Graph Modeling Considerations for Query Performance
Modeling affects every query.
- Keep frequently joined properties as node properties and use relationships for true connections.
- Consider relationship properties vs intermediate nodes depending on cardinality and query patterns (many-to-many with attributes often benefit from relationship or join nodes).
- Denormalize selectively: maintain redundant properties (e.g., latest_status on user node) when it avoids expensive traversals.
Advanced Features: Temporal, Spatial, Full-Text
- Use Neo4j’s temporal types and functions for accurate time queries; create indexes on datetime properties used in range queries.
- Spatial indexes and point types support geo queries—use them for bounding and distance queries.
- Use full-text indexes (db.index.fulltext.createNodeIndex) for text search; combine with graph filters for relevance.
Security and Access Patterns
- Use role-based access and least-privilege for production clusters.
- Separate read and write workloads; consider read replicas for heavy analytical queries.

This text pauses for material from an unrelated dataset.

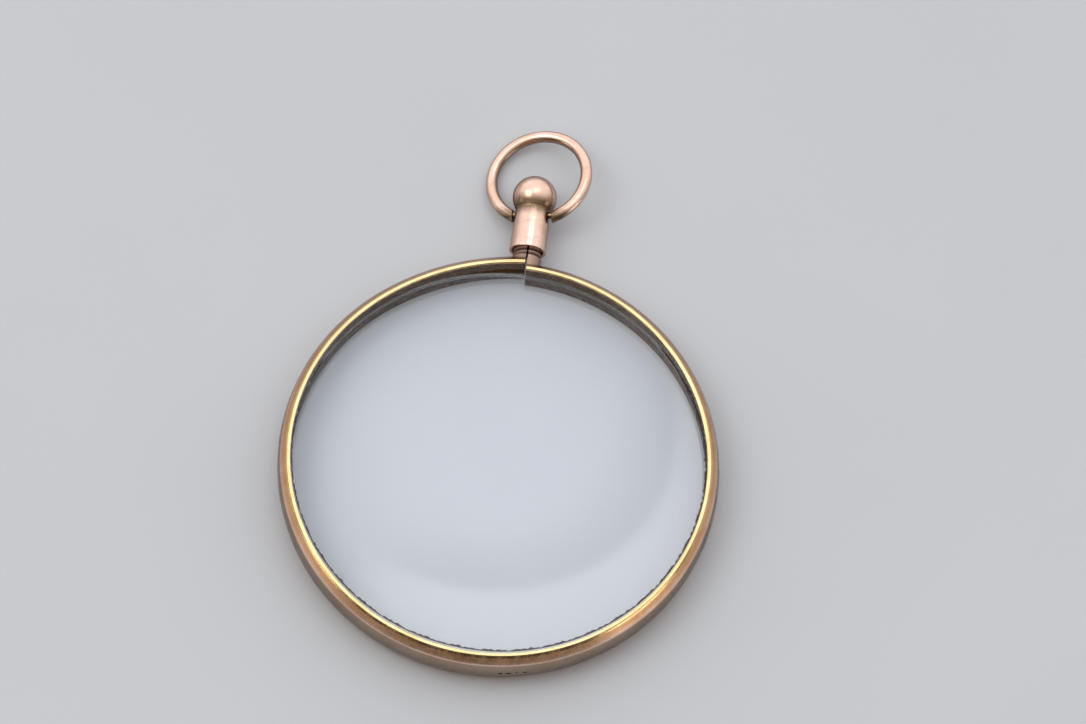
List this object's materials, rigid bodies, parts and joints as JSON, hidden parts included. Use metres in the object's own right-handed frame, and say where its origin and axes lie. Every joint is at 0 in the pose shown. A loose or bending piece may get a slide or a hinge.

- Monitor query metrics and set quotas/timeouts to prevent runaway queries.
Practical Examples
-
Batch update users’ statuses without OOM: CALL apoc.periodic.iterate( ‘MATCH (u:User) WHERE u.lastSeen < $cutoff RETURN u’, ‘SET u.status = “inactive”’, {batchSize:1000, params:{cutoff:datetime()-duration({days:365})}} )
-
Controlled variable-length traversal: CALL apoc.path.expandConfig(startNode, { relationshipFilter: “FRIEND_OF>”, minLevel:1, maxLevel:3, labelFilter: “+Person|-Bot”, limit:10000 })
Troubleshooting and Profiling Checklist
- Start with EXPLAIN/PROFILE.
- Check for label scans and large expansions.
- Verify indexes and constraint usage.
- Break complex queries into subqueries and compare costs.
- Test with production-like data volumes.
Advanced Cypher mastery is a mix of understanding the planner, writing clear graph-aware queries, using APOC for operational tasks, and modeling the graph to fit your query patterns. Small changes—anchoring patterns, adding constraints, batching writes—often yield big wins.